For now, I am reminded of the warning not to let the perfect be the enemy of the good. In this case, the quest for perfection was terminated by the need to get a couple of briskets into the cooker for an overnight run Saturday night. They both turned out great Sunday morning, and for now, this project is moved to the ARCHIVE.

Other News

Math Kernel Updates

I have finally implemented some big improvements to my high-precision multiplication kernel. This is the small bit of code that consumes about 99% of the CPU time when rendering an animation, so any improvements in it can have a huge impact on the time it takes to produce a video. For the software aficionados, here's a summary of the changes:

  • Removal of unnecessary digit multiplications of less-significant digits
  • Elimination of redundant multiplications when squaring a number
  • Loop unrolling for multiplications and carry-save reconciliation
  • Various small tweaks to help cache prediction and pipelining

Some details can be found on a new Technical page.

The result of all this is that the higher precision ranges of arithmetic are running nearly twice as fast as before.

Recursive Subdivision Resurrection

Recursive subdivision (also known as the Mariani-Silver algorithm) is a very slick way to speed up drawing the Mandelbrot set and other connected fractal sets. The idea is to calculate all the points on the boundary of a region before calculating the interior. If all the points on the boundary have the same data, then the entire interior of that regions must also have that data, and doesn't need to be calculated.

In its original form, recursive subdivision can skip small details, and it won't work at all with the process that's used to get smooth gradient coloring, since the gradient depends on knowing the trajectory of each point in the image. But it can be used to speed up drawing images that have large numbers of pixels in the interior of the set. The modified version checks only if all points on the boundary are in the interior of the set and marks all points in the interior as in-set points if they are. Since concluding that a point is in the set takes the most calculation time, this can be a big saving if many points are in the set.

News About News

I've learned a lot about how to properly manage an email newsletter over the past couple of months, and I'm making some big changes.
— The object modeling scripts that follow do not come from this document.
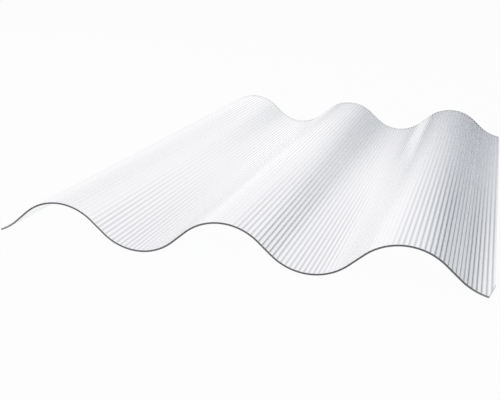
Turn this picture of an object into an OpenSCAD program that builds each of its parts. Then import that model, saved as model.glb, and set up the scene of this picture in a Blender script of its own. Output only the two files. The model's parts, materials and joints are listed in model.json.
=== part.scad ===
// Corrugated polycarbonate sheet: one clear, single-skin sheet whose round waves run
// along its length. Its section is true arcs joined by straight flanks, and doesn't change
// along the length. +X is across the waves, +Y along them and +Z up. The origin is at the
// middle of the sheet, on the plane that the undersides of the troughs rest on.

/* [Wave] */
// Distance from one crest to the next
pitch = 76; // [60:0.5:130]
// Overall depth, from the underside of a trough to the top of a crest
depth = 18; // [12:0.5:24]
// Straight length in the middle of each flank, between the two bends
flank_l = 8; // [1:0.5:12]

/* [Sheet] */
// Thickness of the single skin
thickness = 0.8; // [0.6:0.05:1.5]
// Width of the sheet, across the waves
sheet_w = 217; // [160:1:1100]
// Length of the sheet, along the waves
sheet_l = 305; // [150:1:3000]
// Where the crest nearest the middle stands, across from the middle of the sheet
crest_shift = -2.75; // [-38:0.25:38]
// Clipped corner at the front right: length taken off the front end and off the side
clip_w = 2.4; // [0.2:0.2:20]
clip_l = 14; // [1:1:60]

/* [Hidden] */
$fn = 240;

half_pitch = pitch / 2;
// Rise of the middle of the skin from a trough to a crest
rise = depth - thickness;
// From trough to crest the middle of the skin is an arc, a straight flank and an equal
// arc, each tangent to the next. Its width and its rise fix the slope and the radius:
//   2 * bend_r * sin(flank_angle) + flank_l * cos(flank_angle) = half_pitch
//   2 * bend_r * (1 - cos(flank_angle)) + flank_l * sin(flank_angle) = rise
flank_angle = 2 * atan(rise / (half_pitch + flank_l));
bend_r = (half_pitch - flank_l * cos(flank_angle)) / (2 * sin(flank_angle));
// Level of the centre of the arcs, of a crest and of a trough
crest_centre_z = depth - thickness / 2 - bend_r;
trough_centre_z = thickness / 2 + bend_r;
// Bends drawn to each side of that crest, enough to pass the sheet's edge
side_bends = ceil((sheet_w / 2 + abs(crest_shift)) / half_pitch);
// Reach of the trimming shapes past the section
margin = 5;
// What each arc's circle reaches past its flanks, so that they cross and don't just touch
weld = 0.001;

// Bend i is counted from that crest: even ones are crests, odd ones are troughs
function is_crest(i) = i % 2 == 0;

// Radius of bend i on the line that runs a distance off above the middle of the skin
function line_r(i, off) = is_crest(i) ? bend_r + off : bend_r - off;

// Where that line leaves bend i for the flank on its left (side -1) or right (side 1)
function flank_end(i, side, off) = [
    i * half_pitch + side * line_r(i, off) * sin(flank_angle),
    is_crest(i)
        ? crest_centre_z + line_r(i, off) * cos(flank_angle)
        : trough_centre_z - line_r(i, off) * cos(flank_angle)
];

// Rods under every second bend from bend first on: their surfaces are that line's arcs
module bend_rods(first, off, length) {
    for (i = [first : 2 : side_bends])
        translate([i * half_pitch, is_crest(i) ? crest_centre_z : trough_centre_z, 0])
            cylinder(r = line_r(i, off) + weld, h = length, center = true);
}

// Everything under that line: the flanks and the chords between them bound a prism, the
// rods of the crests stand above its chords, and the rods of the troughs are cut out of it
module under_line(off, length) {
    side_x = (side_bends + 1) * half_pitch;
    first_crest = is_crest(side_bends) ? -side_bends : 1 - side_bends;
    first_trough = is_crest(side_bends) ? 1 - side_bends : -side_bends;
    flank_ends = [
        for (i = [-side_bends : side_bends], side = [-1, 1]) flank_end(i, side, off)
    ];
    difference() {
        union() {
            linear_extrude(height = length, center = true)
                polygon(concat([[-side_x, -2 * margin]], flank_ends, [[side_x, -2 * margin]]));
            bend_rods(first_crest, off, length);
        }
        bend_rods(first_trough, off, length + margin);
    }
}

// The skin lies between the line of its upper face and the line of its underside. It is
// made standing on end, with the waves along Z.
module standing_sheet() {
    difference() {
        intersection() {
            translate([crest_shift, 0, 0])
                under_line(thickness / 2, sheet_l);
            translate([0, depth / 2, 0])
                cube([sheet_w, depth + 2 * margin, sheet_l + margin], center = true);
        }
        translate([crest_shift, 0, 0])
            under_line(-thickness / 2, sheet_l + margin);
    }
}

// What the clip takes off the corner of the laid sheet, and as much again past each end
module corner_clip() {
    translate([sheet_w / 2, -sheet_l / 2, -margin])
        linear_extrude(height = depth + 2 * margin)
            polygon([[-2 * clip_w, -clip_l], [clip_w, -clip_l], [clip_w, 2 * clip_l]]);
}

module corrugated_sheet() {
    color([0.93, 0.95, 0.97, 0.45])
        difference() {
            rotate([90, 0, 0])
                standing_sheet();
            corner_clip();
        }
}

corrugated_sheet();
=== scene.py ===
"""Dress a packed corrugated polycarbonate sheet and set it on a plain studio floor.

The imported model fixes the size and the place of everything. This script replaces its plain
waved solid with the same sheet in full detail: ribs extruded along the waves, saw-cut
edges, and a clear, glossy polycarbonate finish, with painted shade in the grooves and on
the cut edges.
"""

import json
import logging
import math
from dataclasses import dataclass
from enum import Enum
from typing import Callable, Iterator, Sequence, Union

import bpy
from mathutils import Matrix, Vector


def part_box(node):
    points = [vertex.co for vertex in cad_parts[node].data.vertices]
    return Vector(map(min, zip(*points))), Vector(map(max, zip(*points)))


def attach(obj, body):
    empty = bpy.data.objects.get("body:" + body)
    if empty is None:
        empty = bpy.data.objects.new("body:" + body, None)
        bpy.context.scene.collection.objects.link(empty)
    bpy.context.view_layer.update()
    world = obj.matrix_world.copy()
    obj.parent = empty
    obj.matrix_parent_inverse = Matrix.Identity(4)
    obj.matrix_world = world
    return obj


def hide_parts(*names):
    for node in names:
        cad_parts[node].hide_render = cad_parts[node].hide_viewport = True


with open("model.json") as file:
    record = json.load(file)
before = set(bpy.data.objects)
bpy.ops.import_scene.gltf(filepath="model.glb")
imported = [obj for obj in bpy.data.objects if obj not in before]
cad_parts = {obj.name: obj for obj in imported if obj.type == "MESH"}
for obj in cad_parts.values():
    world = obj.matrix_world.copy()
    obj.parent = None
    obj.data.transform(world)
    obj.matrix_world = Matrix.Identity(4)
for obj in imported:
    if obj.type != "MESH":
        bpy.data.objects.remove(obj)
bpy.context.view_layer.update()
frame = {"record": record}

MM = 0.001
RIB_MAP = "rib_map"
# Of solid polycarbonate
REFRACTIVE_INDEX = 1.586
# Straight length in the middle of each flank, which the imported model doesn't state
FLANK_LENGTH = 8.0 * MM
# Edges smooth into each other where they meet at less than this
SHARP_ANGLE = math.radians(30)
# A face is an upright cut where its normal rises or falls by less than this
UPRIGHT_LIMIT = 0.01
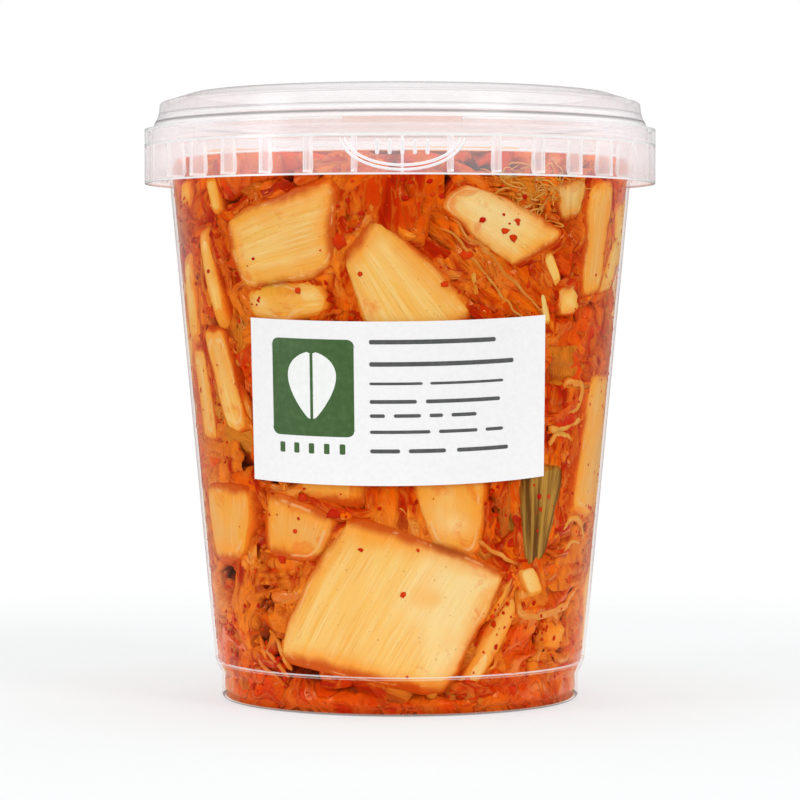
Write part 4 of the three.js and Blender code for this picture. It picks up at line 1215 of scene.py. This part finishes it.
def bed():
    """The bed: inner radius less a depth of slow hollows and sharp folds, and a rolling top.

    Folds are where noise, read at places shifted by other noise, comes near 0.
    """
    azimuth = np.linspace(-math.pi, math.pi, BED_COLUMNS, endpoint=False)[None, :]
    up = np.linspace(FLOOR_TOP + 0.1, FILL_TOP, BED_ROWS)[:, None]
    spot = on_round(fill_radius(up), azimuth, up)
    warp = spots(*(clouds(spot, 10, seed) for seed in (1, 2, 3)))
    hollow = clouds(spot, 13, 4)
    fold = 1 - np.abs(clouds(spot + 7 * warp, 7, 5))
    fine = 1 - np.abs(clouds(spot + 5 * warp, 3.4, 6))
    depth = 2.3 + 1.6 * hollow - 2.4 * fold ** 3 - 0.7 * fine ** 2
    for corners, thick, _ in FRONT_STEMS:
        reach = share_of_cut(corners, np.degrees(azimuth), up)
        depth = depth + min(3.5, 0.5 * thick) * np.clip((1.3 - reach) / 0.3, 0, 1)
    depth = np.maximum(depth, 0.02) * np.clip((up - 2) / 7, 0.1, 1)
    side = on_round(fill_radius(up) + INTO_WALL - depth, azimuth, up)
    rings = np.linspace(1, 0, BED_RINGS)[1:, None]
    top_spot = on_round(fill_radius(FILL_TOP) * rings, azimuth, FILL_TOP)
    swell = 2.0 * clouds(top_spot, 15, 7) - 2.2 * (1 - np.abs(clouds(top_spot, 7, 8))) ** 3
    top = top_spot + spots(0 * swell, 0 * swell, (swell - 0.8) * (1 - rings ** 8))
    share = np.linspace(0, 1, 24)[:, None]
    base_height = FLOOR_TOP - 0.1 - 1.0 * (share > 0.9)
    base = on_round((fill_radius(FLOOR_TOP) + 0.7) * share, azimuth, base_height)
    depths = np.concatenate([np.zeros(base.shape[:2]), depth * np.ones_like(azimuth), 1.5 - 0.4 * swell])
    return skin(np.concatenate([base, side, top]), wrap_columns=True), depths.ravel()


paste = Finish("paste_and_leaf")
paste_depth = paste.field("depth")
wisps = paste.noise(paste.place((1, 1, 0.7)), 120.0, 3.0, 0.5, 1.4)
crest = (1 - (wisps - 0.5).size() * 9).above(0.0, 1.0)
mottle = paste.noise(paste.place(), 90.0, 3.0)
crumbs = paste.noise(paste.place(), 900.0, 3.0)
paste_gold = paste.noise(paste.place(), 60.0, 2.0) + 0.3 * (mottle - 0.5)
paste_shade = (paste_depth / 3 + wisps - 0.5).above(0.3, 1.0)
# The paste goes between orange and red by a mottle, with orange wisps, gold drifts and red crumbs. Its crests
# are painted paler as highlights, and its folds and deep hollows painted dark as shade.
paste_ground = paste.blend(mottle.above(0.36, 0.62), srgb(238, 86, 2), srgb(208, 36, 0))
paste_colour = paste.layers(paste_ground, [
    (wisps.above(0.55, 0.68) * 0.7, srgb(238, 116, 14)),
    # Painted highlight on the crests
    (crest * 0.45, srgb(242, 120, 16)),
    (paste_gold.above(0.48, 0.6) * 0.5, srgb(246, 142, 34)),
    (crumbs.above(0.6, 0.7) * 0.6, srgb(180, 20, 0)),
    (paste_shade * 0.9, srgb(128, 24, 0)),
    # Painted shade in the deep hollows
    (paste_depth.above(2.0, 4.5), srgb(78, 20, 2))])
paste_bump = paste.bump(crest + 0.15 * crumbs, 0.0008, 0.8)
paste_material = paste.done(wet(paste, paste_colour, paste_bump, 0.0, coat=0.12 + 0.5 * crest))
bed_skin, bed_depths = bed()
bed_piece = put("kimchi_bed", [bed_skin], paste_material, fields={"depth": bed_depths})
dress(bed_piece, "kimchi", "kimchi")

# Chili flakes: small flat bits of dried red pepper all through the brine, half of them loose and
# half in flocks where paste has caught, a few of them large. Few lie over the thickest cuts,
# which press on the wall. A large flake is its azimuth, its height and its size.
FLAKES = 2800
FLOCKS = 70
FLAKE_SIDES = 6
FLAKE_RINGS = ((0, 0.08), (1, 0.02), (1, -0.1), (0, -0.15))
FLAKE_POINTS = FLAKE_SIDES * len(FLAKE_RINGS)
MIDDLE_RADIUS = 47
THICK_CUT = 7
LARGE_FLAKES = [(-15.4, 104.8, 1.9), (26.3, 107.0, 1.2), (28.6, 105.6, 1.1), (29.9, 109.2, 0.8),
                (11, 95.2, 0.9), (20.4, 109.4, 0.8), (-18.6, 45.2, 1.7), (0.8, 27.5, 0.8),
                (-11, 37.2, 0.7), (16.6, 101.6, 1.4), (-26.5, 94, 0.9), (33, 30.6, 1.0),
                (-10, 97.6, 0.6), (-27.5, 48.5, 1.3), (42.5, 90, 0.9), (-36, 34.6, 1.5)]


def flakes():
    """Flakes as six-sided discs with a raised middle, each turned and sized by a random draw.

    A flake is four rings of points, each a share of its reach and a lift off the wall: the
    middle and the edge of the front, then the edge and the middle of the back.
    """
    draw = np.random.default_rng(33)
    large = np.array(LARGE_FLAKES)
    flock = draw.integers(0, FLOCKS, FLAKES)
    loose = draw.uniform(size=FLAKES) < 0.5
    stray = draw.normal(0, 1, (2, FLAKES)) * [[0.05], [2.4]]
    flock_azimuth, flock_up = draw.uniform(-math.pi, math.pi, FLOCKS), draw.uniform(6, 118, FLOCKS)
    azimuth = np.where(loose, draw.uniform(-math.pi, math.pi, FLAKES), flock_azimuth[flock] + stray[0])
    up = np.where(loose, draw.uniform(3, 122, FLAKES), np.clip(flock_up[flock] + stray[1], 3, 122))
    nearest = np.min([share_of_cut(corners, np.degrees(azimuth), up)
                      for corners, thick, _ in FRONT_STEMS if thick >= THICK_CUT], axis=0)
    kept = (nearest > 0.95) | (draw.uniform(size=FLAKES) < 0.1)
    azimuth = np.concatenate([np.radians(large[:, 0]), azimuth[kept]])
    up = np.concatenate([large[:, 1], up[kept]])
    count = len(up)
    size = draw.uniform(0.15, 0.5, count) * draw.choice([1, 1, 1, 1.7], count)
    size[:len(large)] = large[:, 2]
    depth = draw.uniform(-0.2, 0.8, count).clip(0) ** 2
    depth[:len(large)] = 0
    ragged = draw.uniform(0.6, 1.25, (count, FLAKE_SIDES))
    corner = np.arange(FLAKE_SIDES)[None, :] * 2 * math.pi / FLAKE_SIDES
    turn = draw.uniform(0, 2 * math.pi, count)[:, None] + corner
    reach = size[:, None] * ragged
    rings = []
    for spread, lift in FLAKE_RINGS:
        right, rise = spread * reach * np.cos(turn), spread * reach * np.sin(turn)
        radius = fill_radius(up)[:, None] + INTO_WALL + lift - depth[:, None]
        rings.append(on_round(radius, azimuth[:, None] + right / MIDDLE_RADIUS, up[:, None] + rise))
    grid = np.stack(rings, axis=1)[:, :, ::-1]
    _, one = skin(grid[0], wrap_columns=True)
    faces = (one[None] + np.arange(count)[:, None, None] * FLAKE_POINTS).reshape(-1, 4)
    return (grid.reshape(-1, 3), faces), np.repeat(draw.uniform(0, 1, count), FLAKE_POINTS)


flake_skin, flake_draw = flakes()
flake_finish = Finish("chili_flake")
flake_tone = flake_finish.field("draw")
flake_colour = flake_finish.blend(flake_tone, srgb(188, 14, 0), srgb(222, 62, 2))
flake_grain = flake_finish.noise(flake_finish.place(), 1500.0, 2.0)
flake_bump = flake_finish.bump(flake_grain, 0.0001, 0.5)
flake_material = flake_finish.done(wet(flake_finish, flake_colour, flake_bump, 0.0, coat=0.03))
flake_piece = put("chili_flakes", [flake_skin], flake_material, fields={"draw": flake_draw})
dress(flake_piece, "kimchi", "kimchi")

# The brine fills what is left up to just below the top, and dyes all that does not touch the
# wall a clear orange. Its foot goes down into the standing ring, which then looks as dyed.
BRINE_TOP = 121.0
levels = np.linspace(FLOOR_TOP + 1, BRINE_TOP, 40)
brine_rows = [(0, FLOOR_TOP - 0.15), (36.9, FLOOR_TOP - 0.15), (37.0, 0.35), (40.3, 0.4), (40.6, 0.9),
              *zip(fill_radius(levels) + 0.02, levels), (0, BRINE_TOP)]
brine_finish = Finish("brine")
brine_edge = brine_finish.node("ShaderNodeLayerWeight", {}, {"Blend": 0.5}, "Facing")
brine_murk = brine_finish.noise(brine_finish.place(), 60.0, 2.0)
brine_colour = brine_finish.blend(brine_murk, srgb(226, 104, 26), srgb(206, 66, 16))
brine_body = brine_finish.node("ShaderNodeBsdfPrincipled", {}, {
    "Base Color": brine_colour, "Roughness": 0.1, "IOR": 1.34})
brine_clear = brine_finish.node("ShaderNodeBsdfTransparent", {}, {"Color": srgb(255, 236, 206)})
brine_share = (0.01 + 0.04 * brine_murk) * (1 + 3 * brine_edge ** 4.0)
brine_shader = brine_finish.node("ShaderNodeMixShader", {}, {0: brine_share, 1: brine_clear, 2: brine_body})
brine = put("brine", [turned(brine_rows)], brine_finish.done(brine_shader), sharp=40)
dress(brine, "kimchi", "kimchi")
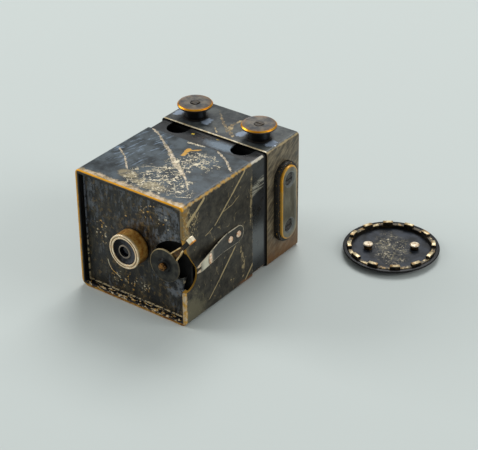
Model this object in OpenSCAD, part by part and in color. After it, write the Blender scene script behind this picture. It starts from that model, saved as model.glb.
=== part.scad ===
// Miniature sheet-metal box camera that takes roll film.
// The origin is at the centre of the underside of the front case, +Y runs from the lens to the
// film back, +X is to the right as seen from the front, and +Z is up.

/* [Body] */
// Width across the case
body_w = 41.3; // [40:0.1:46]
// Height of the case
body_h = 41.2; // [40:0.1:46]
// Length of the front case
case_len = 34; // [32:0.5:40]
// Sheet thickness of the front case
case_wall = 0.6; // [0.4:0.05:0.8]
// Radius of the long outer corners
corner_r = 1.6; // [1.2:0.1:3]

/* [Front face] */
// Width of the rim round the front opening
rim_w = 1.4; // [1:0.1:2]
// Depth from the rim to the front plate
rim_depth = 2.1; // [1.9:0.1:3]
// Thickness of the front plate
plate_t = 0.8; // [0.6:0.1:1.2]
// Thickness of the lens board behind the shutter
board_t = 0.8; // [0.6:0.1:1.2]

/* [Lens] */
// Outer radius of the lens barrel
barrel_r = 5.7; // [5.2:0.1:6.4]
// Wall of the lens barrel
barrel_wall = 1.4; // [1.1:0.05:1.6]
// Length of the barrel in front of the front plate
barrel_len = 5; // [4.5:0.1:7]
// Radius of the lens stop's hole
stop_r = 1.73; // [1:0.05:1.9]
// Length of the rear lens cell
cell_len = 5.2; // [4.5:0.1:7]
// Thickness of each lens on its axis
lens_t = 1.8; // [1.7:0.1:2]

/* [Shutter] */
// Distance from the shutter's pivot to the right side of the case
pivot_inset = 7.75; // [7.5:0.05:8.4]
// Drop of the shutter's pivot below the lens axis
pivot_drop = 1.6; // [1:0.05:3]
// Radius of the shutter's hub disc
hub_r = 5.5; // [4.8:0.05:5.8]
// Angle of the lever above level when it is set
lever_angle = 50; // [42:1:51]
// Swing of the lever from set to released
lever_swing = 80; // [60:1:82]
// Radius from the pivot to the middle of the finger tab
lever_reach = 16.6; // [15.5:0.1:18]
// Width of the finger tab
tab_w = 1.9; // [1.6:0.1:2.4]
// Free space between the lever and the front plate
lever_gap = 0.9; // [0.5:0.1:1.1]
// Thickness of the shutter blade
blade_t = 0.4; // [0.3:0.05:0.6]
// Free space on each side of the shutter blade
blade_gap = 0.35; // [0.3:0.05:0.6]
// Radius of the shutter's spindle
pivot_r = 0.85; // [0.7:0.05:1.1]
// Depth of the notch in the right side that the lever swings in
notch_depth = 6.1; // [5.6:0.1:6.6]

/* [Side spring] */
// Thickness of the leaf spring on the right side
leaf_t = 0.35; // [0.25:0.05:0.5]
// Width of the leaf at its riveted end
leaf_w = 5.8; // [5:0.1:7]
// Height that the leaf's front end stands off the case
leaf_rise = 2.8; // [2.8:0.1:4]
// Distance from the rear end of the case to the leaf's bend line
leaf_bend = 13.5; // [13:0.1:16]
// Length of the riveted foot behind the bend line
foot_len = 8.5; // [8:0.1:10]
// Drop of the leaf's middle line below the lens axis
leaf_drop = 0.5; // [0:0.05:1]
// Radius of the rivet heads
rivet_r = 1.1; // [0.9:0.05:1.4]

/* [Sleeve] */
// Wall of the inner sleeve
sleeve_wall = 0.55; // [0.4:0.05:0.7]
// Length of the sleeve inside the front case
sleeve_root = 6; // [5:0.5:7]
// Length of sleeve that shows between the case and the film back
neck_len = 7.7; // [7:0.1:8.5]
// Length of sleeve inside the film back when it is drawn out
sleeve_lap = 2.5; // [1.5:0.1:3]
// Radius of the two notches in the sleeve that clear the spool bushes
sleeve_notch_r = 3.7; // [3.6:0.1:4.2]

/* [Film back] */
// Length of the film back
back_len = 17.2; // [16.5:0.1:20]
// Sheet thickness of the film back
back_wall = 0.5; // [0.35:0.05:0.55]
// Radius of the film back's long outer corners
back_corner_r = 0.9; // [0.8:0.1:1.6]
// Radius of the round window in the rear wall
window_r = 14.3; // [13.6:0.1:15]
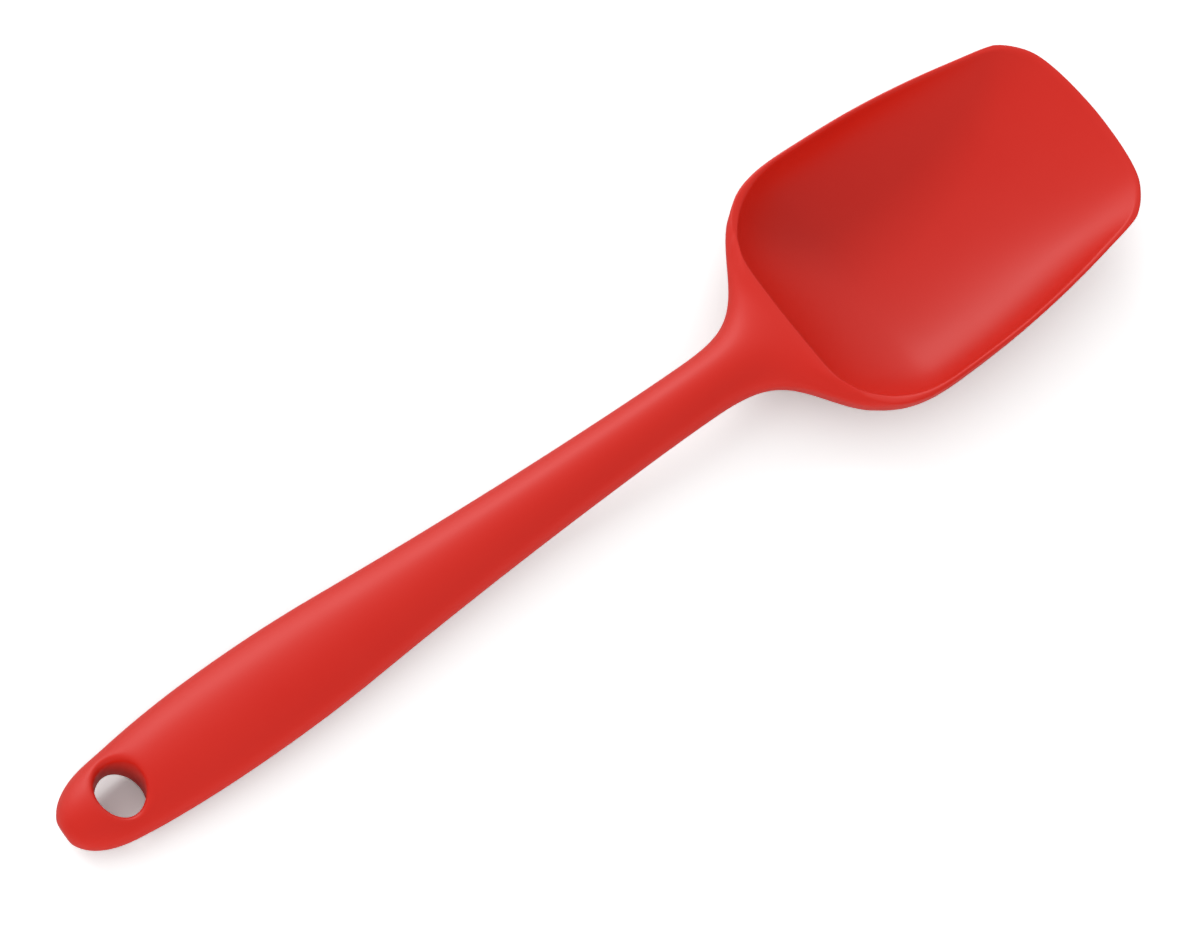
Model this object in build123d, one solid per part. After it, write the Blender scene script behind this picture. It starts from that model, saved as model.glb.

The biggest change is that I'm switching to a commercial email distribution service and will no longer be sending the newsletter from Outlook using BCC.

This will result in fewer weird formatting problems and a reduction in the number of times this newsletter gets flagged as junk mail. I've put together a page that goes into detail about all the reasons why the commercial distribution service is better than using Outlook. In brief:

Formatting Issues

Most webmail-type email clients totally mangle the style information in the HTML code header of emails, resulting in awful problems like black text on a black background, loss of page layout information, and other text styling information. The new email service lets me test things before sending to make sure they look right.

In addition, many people would rather receive emails in plain text. The service I'm using provides a tool to convert HTML to plain text relatively painlessly.

Spam

This newsletter has been flagged as the S word (more on why I can't say it here) quite a bit, especially by Yahoo. What I've been doing -- putting everyone's name in the BCC field of Outlook -- is actually a major red flag for S filters.

The commercial service I'm now using can send individual emails to everyone with their actual name. That looks much less like junk mail.

There are also some legal implications to this, and I'm not in the mood to get fined or put in jail. If you read the applicable Federal laws, this newsletter is in kind of a gray zone. Again, more on this here.

Tracking and Privacy

The service allows message tracking so I can monitor how frequently emails are opened, etc. I have disabled all that stuff for my account since it makes the newsletter look more like spam. Plus, even though it doesn't provide personally identifiable statistics, it still seems like spying on people.

The service is a large, well-respected service that has a strict privacy policy. Your information is safe with me and with them. I have no interest in giving anyone's email address to anyone and won't do it.